• _The problem_: Extract each line of the data below exactly as written.

• _Dataset content_:
-- start --

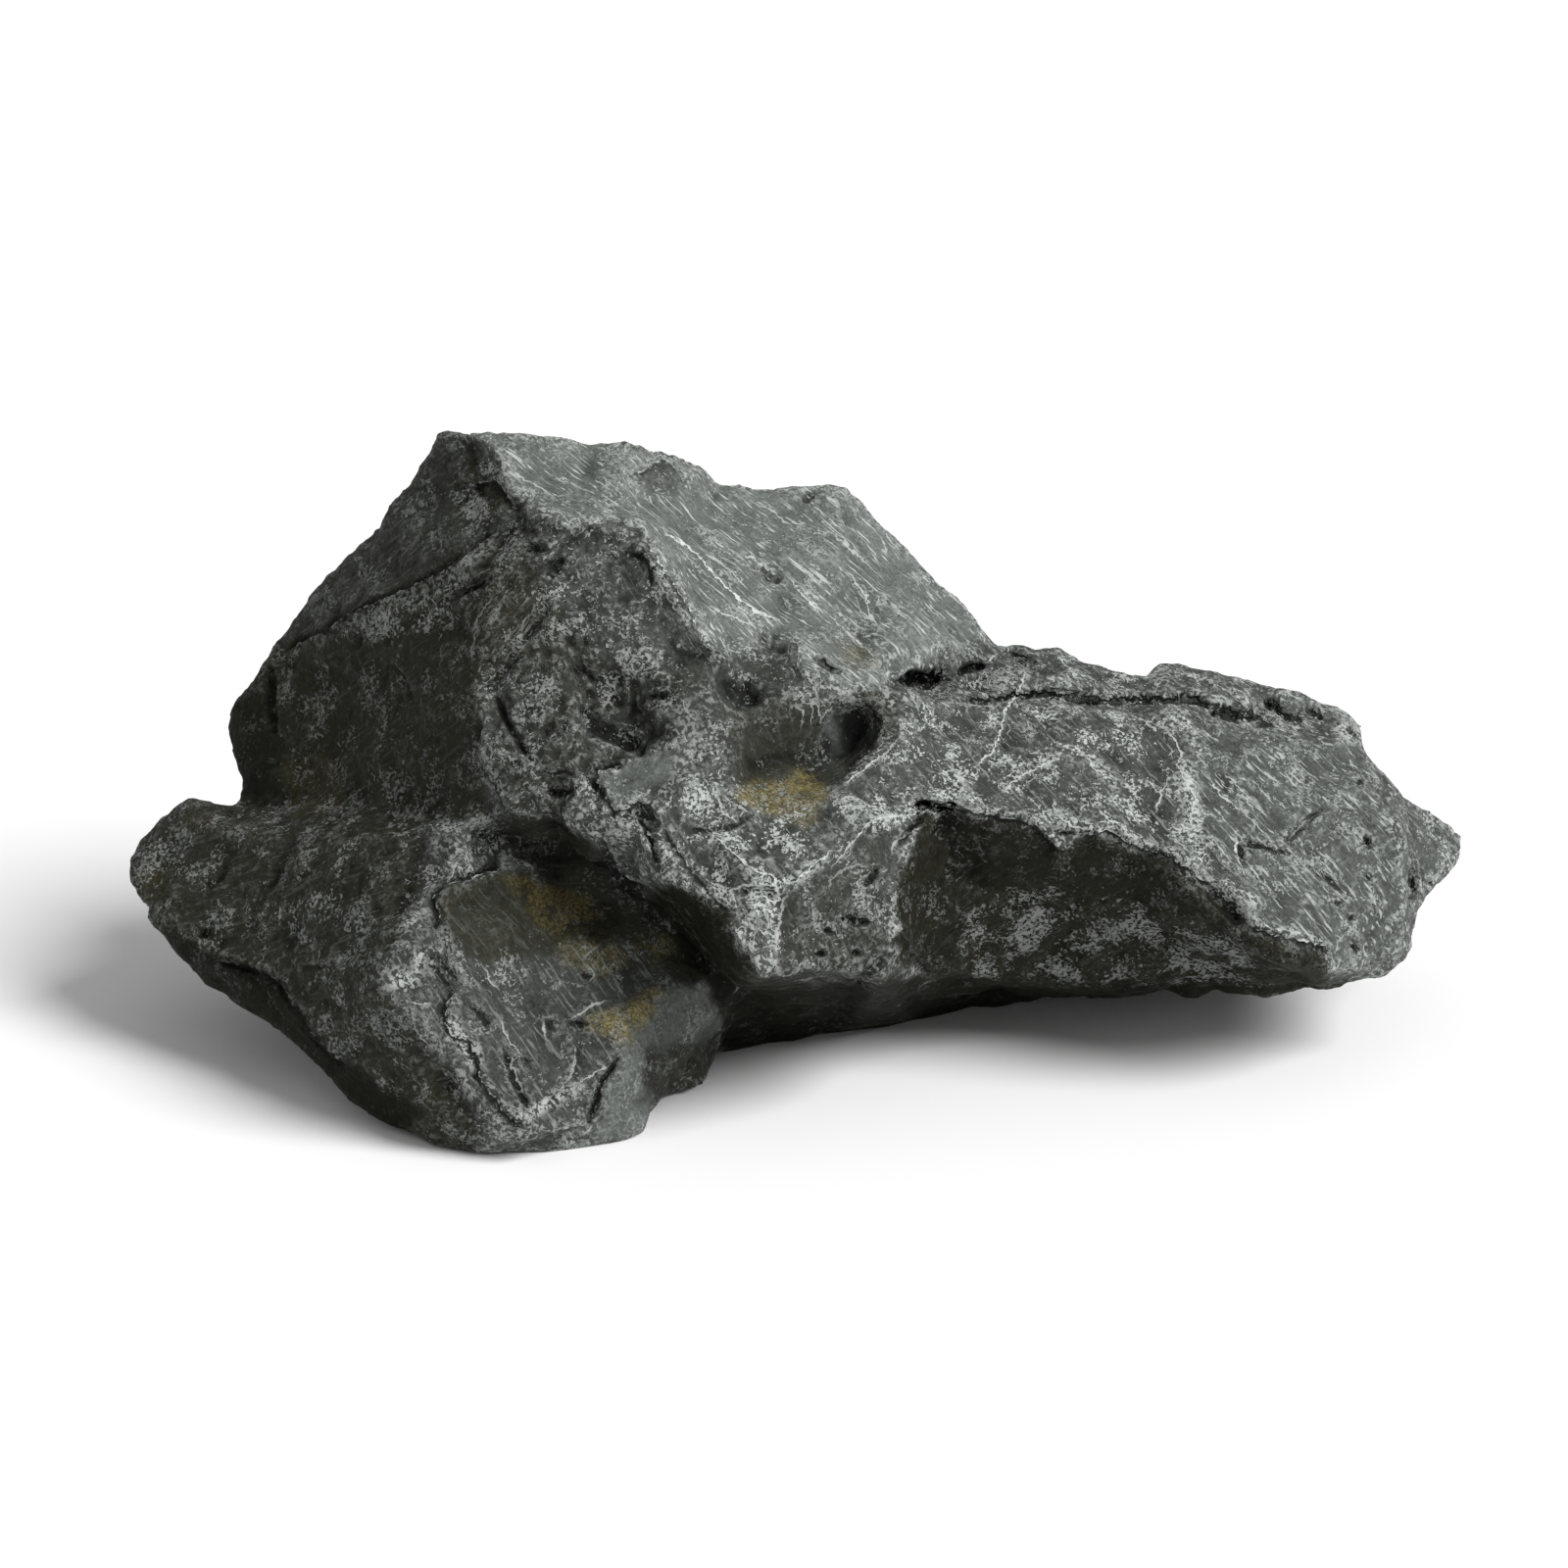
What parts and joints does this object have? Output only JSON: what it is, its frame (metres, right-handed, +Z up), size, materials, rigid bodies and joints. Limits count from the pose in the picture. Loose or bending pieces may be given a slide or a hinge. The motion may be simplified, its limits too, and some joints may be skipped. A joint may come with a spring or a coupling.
{
  "type": "rough rock",
  "caption": "Rough dark grey stone with a peaked body, a long arm to one side, a low foot and a hollow under its front; lies flat on its underside as scenery or ballast.",
  "frame": {"origin": "middle of the bounding box, on the plane that the stone rests on", "axes": "+Z up, +X along the stone towards the end of its arm, +Y towards its back"},
  "size_m": [0.281, 0.1392, 0.1257],
  "materials": {
    "dark_stone": "Matt dark grey broken stone with pale chalky grain and edges, darker shaded faces and a few tan stains"
  },
  "bodies": {
    "root": {"rock": "dark_stone"}
  },
  "joints": []
}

-- end --

• _Reply_:
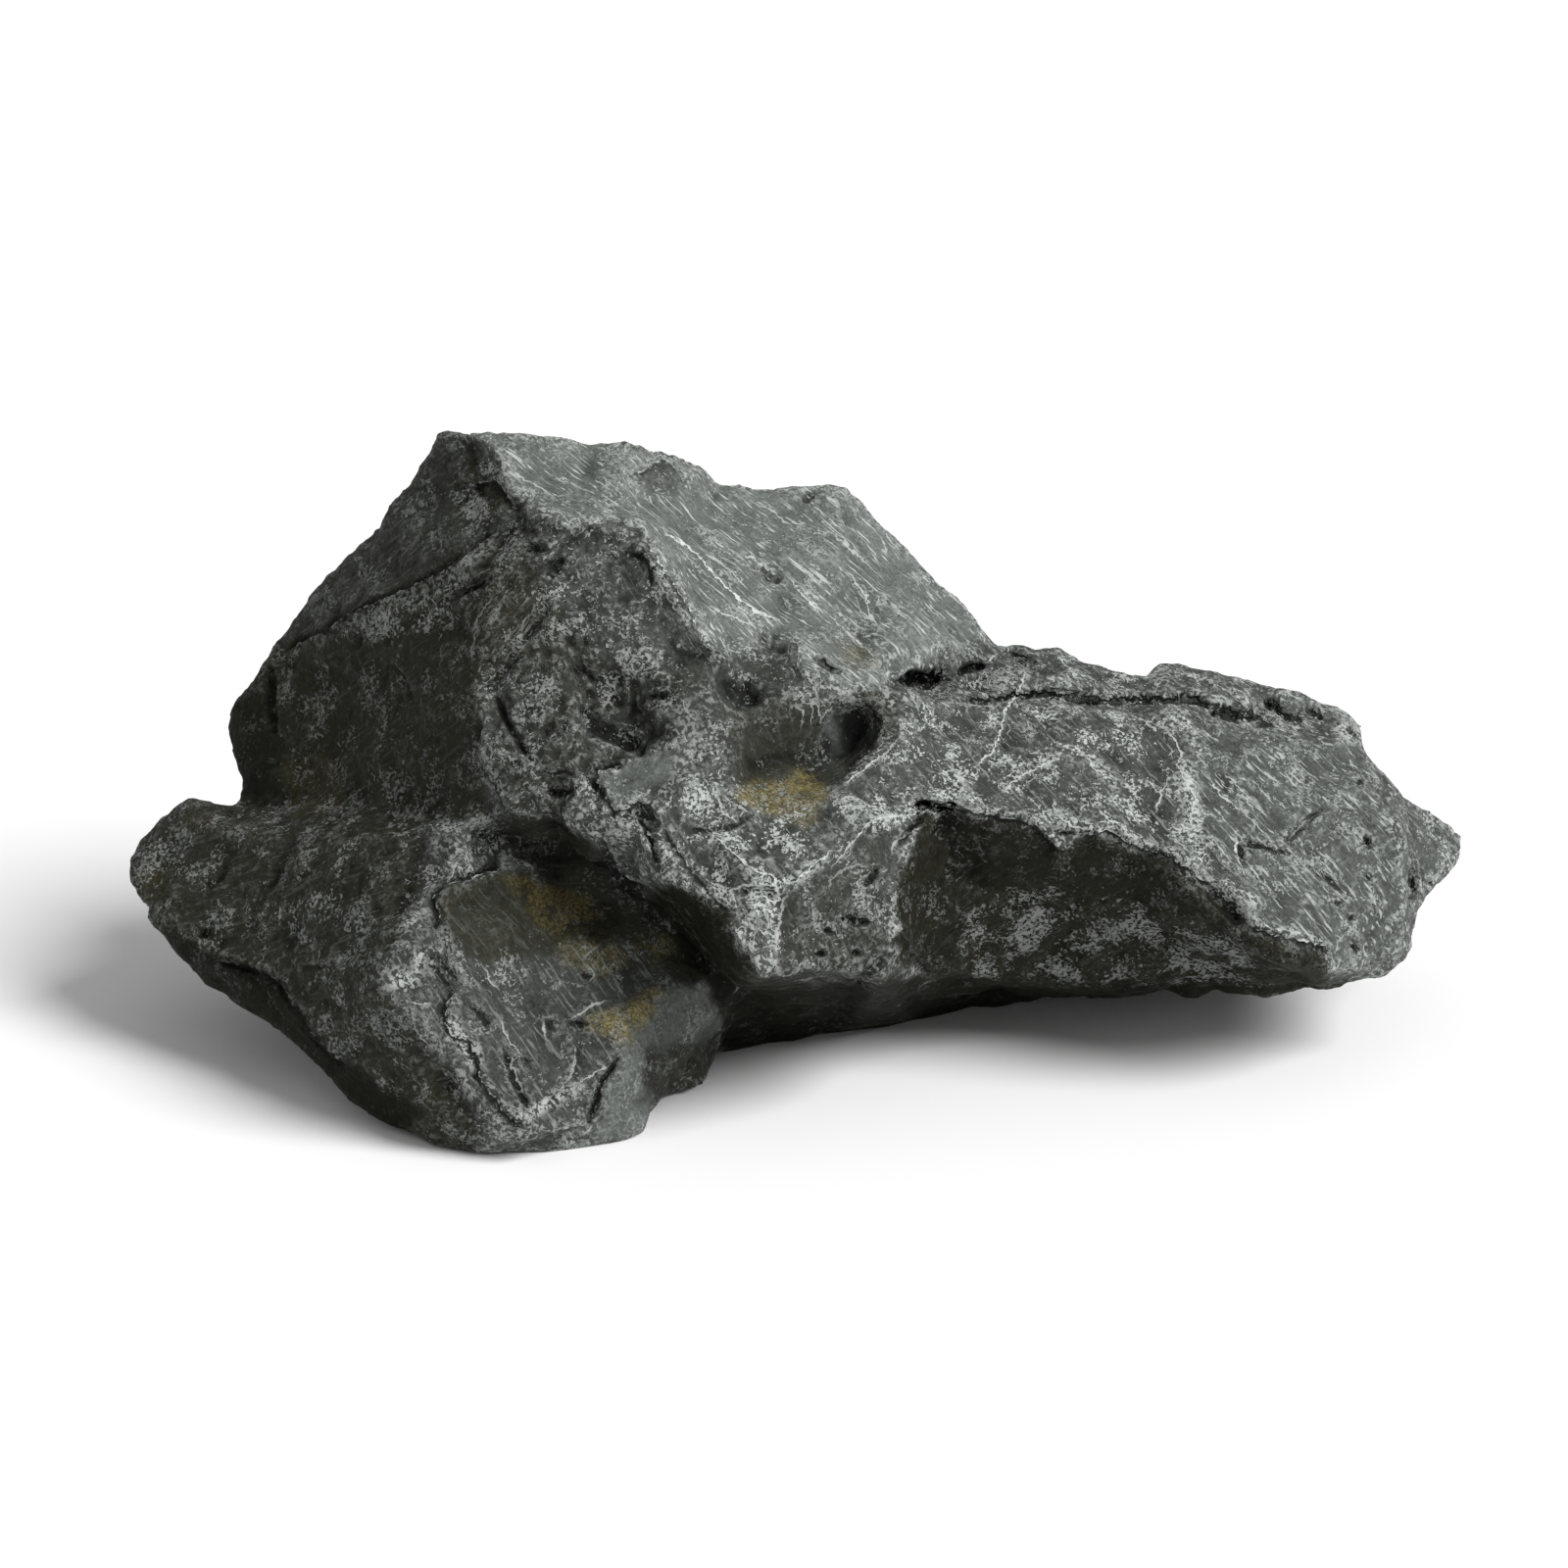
What parts and joints does this object have? Output only JSON: what it is, its frame (metres, right-handed, +Z up), size, materials, rigid bodies and joints. Limits count from the pose in the picture. Loose or bending pieces may be given a slide or a hinge. The motion may be simplified, its limits too, and some joints may be skipped. A joint may come with a spring or a coupling.
{
  "type": "rough rock",
  "caption": "Rough dark grey stone with a peaked body, a long arm to one side, a low foot and a hollow under its front; lies flat on its underside as scenery or ballast.",
  "frame": {"origin": "middle of the bounding box, on the plane that the stone rests on", "axes": "+Z up, +X along the stone towards the end of its arm, +Y towards its back"},
  "size_m": [0.281, 0.1392, 0.1257],
  "materials": {
    "dark_stone": "Matt dark grey broken stone with pale chalky grain and edges, darker shaded faces and a few tan stains"
  },
  "bodies": {
    "root": {"rock": "dark_stone"}
  },
  "joints": []
}